Ontology Construction of Technological Knowledge for R&D Trend Analysis (연구 개발 트렌드 분석을 위한 기술 지식 온톨로지 구축)

  • Hwang, Mi-Nyeong;Lee, Seungwoo;Cho, Minhee;Kim, Soon Young;Choi, Sung-Pil;Jung, Hanmin
    • The Journal of the Korea Contents Association
    • /
    • v.12 no.12
    • /
    • pp.35-45
    • /
    • 2012
  • Researchers and scientists spend huge amount of time in analyzing the previous studies and their results. In order to timely take the advantageous position, they usually analyze various resources such as paper, patents, and Web documents on recent research issues to preoccupy newly emerging technologies.
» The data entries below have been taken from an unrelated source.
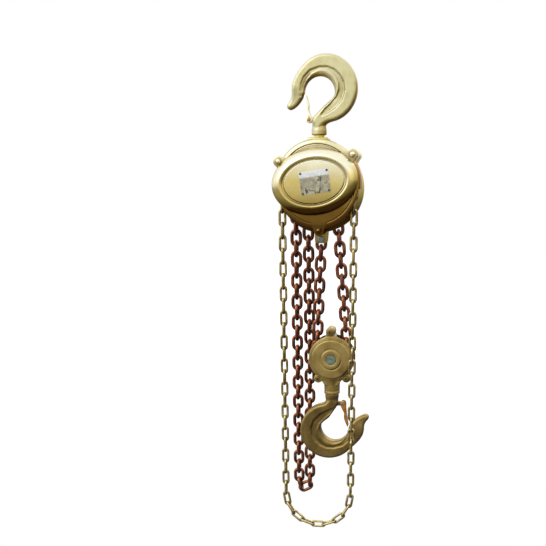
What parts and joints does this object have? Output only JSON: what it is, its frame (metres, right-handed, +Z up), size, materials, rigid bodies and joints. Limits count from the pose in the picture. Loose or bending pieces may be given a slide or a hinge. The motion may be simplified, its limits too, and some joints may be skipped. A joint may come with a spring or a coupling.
{
  "type": "chain hoist",
  "caption": "Hand chain hoist hung by a latched hook, with a geared housing, round covers, hand chain loop, and a load chain carrying a hook block.",
  "frame": {"origin": "The saddle of the top hook, where the shackle or trolley pin bears at the top of the bowl, in the plane of the load chain.", "axes": "+Z points up along the hanging hoist. +Y points from the hand-wheel cover to the gear cover, away from the operator. +X points right as seen from the hand-wheel side."},
  "size_m": [0.1844, 0.138, 0.918],
  "materials": {
    "satin_gold_steel": "satin, gold lacquered forged steel",
    "bronze_steel": "satin, olive gold lacquered steel",
    "gold_steel": "glossy, gold lacquered pressed steel",
    "bright_gold_steel": "satin, bright gold plated steel",
    "copper_steel": "satin, copper coloured plated steel",
    "load_chain_steel": "satin, copper brown hardened steel",
    "hand_chain_steel": "satin, antique brass coloured steel",
    "bare_plate": "satin, bare sheet",
    "bare_steel": "satin, bare steel",
    "cast_iron": "rough, cast",
    "friction_lining": "matt, pressed brake lining",
    "spring_steel": "smooth, spring wire"
  },
  "bodies": {
    "top_hook": {"top_hook": "satin_gold_steel", "top_latch_rivet": "copper_steel", "top_latch_spring": "spring_steel", "top_hook_nut": "bare_steel"},
    "top_latch": {"top_latch": "gold_steel"},
    "yoke": {"yoke": "bright_gold_steel"},
    "frame": {"side_plate_wheel": "gold_steel", "side_plate_gear": "gold_steel", "stay_bolt_left": "bright_gold_steel", "stay_bolt_right": "bright_gold_steel", "stay_bolt_bottom": "bright_gold_steel", "stay_nut_left": "bright_gold_steel", "stay_nut_right": "bright_gold_steel", "stay_nut_bottom": "bright_gold_steel", "gear_cover": "gold_steel", "wheel_cover_skirt": "gold_steel", "wheel_cover_dome": "gold_steel", "nameplate": "bare_plate", "plate_rivet_1": "bare_plate", "plate_rivet_2": "bare_plate", "plate_rivet_3": "bare_plate", "plate_rivet_4": "bare_plate", "ratchet_disc": "bare_steel", "pawl_pin": "bare_steel", "pawl_spring": "spring_steel", "load_bearing_wheel": "bare_steel", "load_bearing_gear": "bare_steel", "anchor_lug": "bright_gold_steel", "anchor_bolt": "bare_steel", "slack_pin": "bare_steel", "load_chain_falls": "load_chain_steel", "load_chain_slack": "load_chain_steel", "hand_chain": "hand_chain_steel"},
    "pawl": {"pawl": "bare_steel"},
    "hand_wheel": {"hand_wheel": "cast_iron", "friction_disc_inner": "friction_lining", "friction_disc_outer": "friction_lining", "brake_hub": "bare_steel", "drive_shaft": "bare_steel", "hub_nut": "bare_steel"},
    "idler_left": {"idler_gear_left": "bare_steel"},
    "idler_right": {"idler_gear_right": "bare_steel"},
    "load_sheave": {"load_sheave": "cast_iron", "load_gear": "bare_steel"},
    "block": {"block_half_front": "bronze_steel", "block_half_back": "bronze_steel", "block_axle": "bare_steel", "block_screw_top": "bare_steel", "block_screw_left": "bare_steel", "block_screw_right": "bare_steel"},
    "lower_sheave": {"lower_sheave": "cast_iron"},
    "lower_hook": {"lower_hook": "bronze_steel", "lower_hook_nut": "bare_steel", "lower_latch_rivet": "bare_steel", "lower_latch_spring": "spring_steel"},
    "lower_latch": {"lower_latch": "copper_steel"}
  },
  "joints": [
    {"name": "top_swivel", "type": "hinge", "parent": "top_hook", "child": "yoke", "pos_m": [0, 0, -0.118], "axis": [0, 0, 1], "continuous": true},
    {"name": "yoke_rock", "type": "hinge", "parent": "yoke", "child": "frame", "pos_m": [0, 0, -0.13], "axis": [0, 1, 0], "range_deg": [-8, 8]},
    {"name": "top_latch_open", "type": "hinge", "parent": "top_hook", "child": "top_latch", "pos_m": [-0.0185, 0, -0.0748], "axis": [0, 1, 0], "range_deg": [0, 38], "stiffness_Nm_per_rad": 0.03, "springref_deg": -28.65, "deforming": ["top_latch_spring"]},
    {"name": "pawl_lift", "type": "hinge", "parent": "frame", "child": "pawl", "pos_m": [-0.01847, -0.034, -0.14585], "axis": [0, 1, 0], "range_deg": [0, 12], "stiffness_Nm_per_rad": 0.03, "springref_deg": -28.65, "deforming": ["pawl_spring"]},
    {"name": "hand_wheel_spin", "type": "hinge", "parent": "frame", "child": "hand_wheel", "pos_m": [0.005, -0.052, -0.19], "axis": [0, -1, 0], "range_deg": [0, 9642.83], "deforming": ["load_chain_slack", "hand_chain"]},
    {"name": "idler_left_spin", "type": "hinge", "parent": "frame", "child": "idler_left", "pos_m": [-0.03071, 0.035, -0.203], "axis": [0, -1, 0], "range_deg": [-2571.47, 0]},
    {"name": "idler_right_spin", "type": "hinge", "parent": "frame", "child": "idler_right", "pos_m": [0.04071, 0.035, -0.177], "axis": [0, -1, 0], "range_deg": [-2571.47, 0]},
    {"name": "load_sheave_spin", "type": "hinge", "parent": "frame", "child": "load_sheave", "pos_m": [0.005, 0, -0.19], "axis": [0, -1, 0], "range_deg": [0, 685.73]},
    {"name": "hook_lift", "type": "slide", "parent": "frame", "child": "block", "axis": [0, 0, 1], "range_m": [0, 0.16], "deforming": ["load_chain_falls"]},
    {"name": "lower_sheave_spin", "type": "hinge", "parent": "block", "child": "lower_sheave", "pos_m": [0.027, 0, -0.52517], "axis": [0, -1, 0], "range_deg": [0, 284.97]},
    {"name": "lower_swivel", "type": "hinge", "parent": "block", "child": "lower_hook", "pos_m": [0.027, 0, -0.59517], "axis": [0, 0, 1], "continuous": true},
    {"name": "lower_latch_open", "type": "hinge", "parent": "lower_hook", "child": "lower_latch", "pos_m": [0.0506, 0, -0.62079], "axis": [0, 1, 0], "range_deg": [0, 38], "stiffness_Nm_per_rad": 0.03, "springref_deg": -28.65, "deforming": ["lower_latch_spring"]}
  ],
  "couplings": [
    {"joint": "idler_left_spin", "follows": "hand_wheel_spin", "ratio": -0.26667},
    {"joint": "idler_right_spin", "follows": "hand_wheel_spin", "ratio": -0.26667},
    {"joint": "load_sheave_spin", "follows": "hand_wheel_spin", "ratio": 0.071111},
    {"joint": "hook_lift", "follows": "hand_wheel_spin", "m_per_rad": 0.00095069},
    {"joint": "lower_sheave_spin", "follows": "hand_wheel_spin", "ratio": 0.029552}
  ]
}
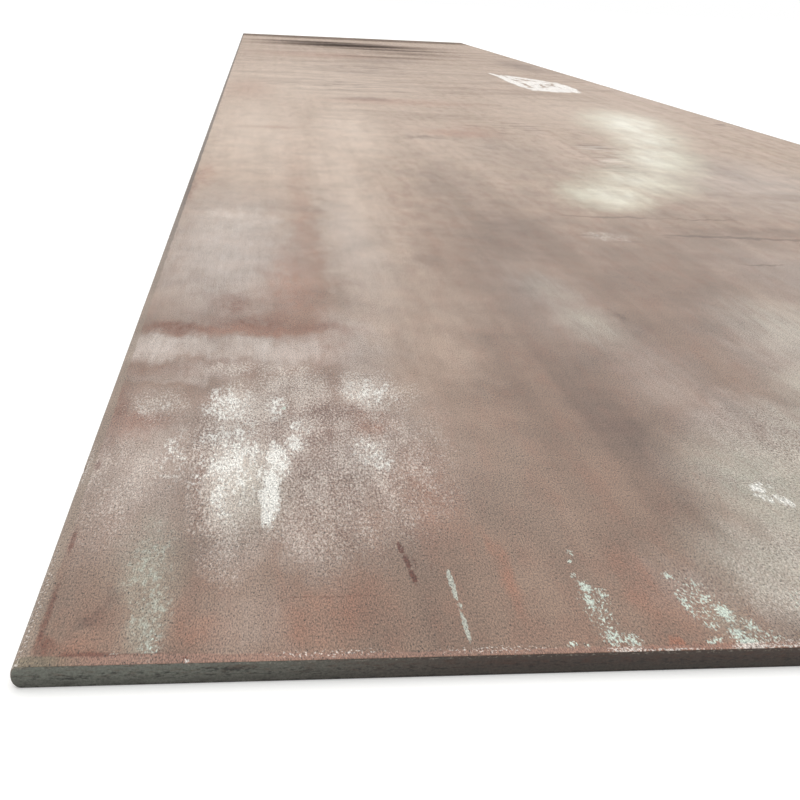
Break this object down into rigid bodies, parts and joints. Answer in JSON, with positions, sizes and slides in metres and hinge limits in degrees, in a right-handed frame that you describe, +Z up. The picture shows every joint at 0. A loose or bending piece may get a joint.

However, it is difficult to select invest-worthy research fields out of huge corpus by using the traditional information search based on keywords and bibliographic information. In this paper, we propose a method for efficient creation, storage, and utilization of semantically relevant information among technologies, products and research agents extracted from 'big data' by using text mining. In order to implement the proposed method, we designed an ontology that creates technological knowledge for semantic web environment based on the relationships extracted by text mining techniques. The ontology was utilized for InSciTe Adaptive, a R&D trends analysis and forecast service which supports the search for the relevant technological knowledge.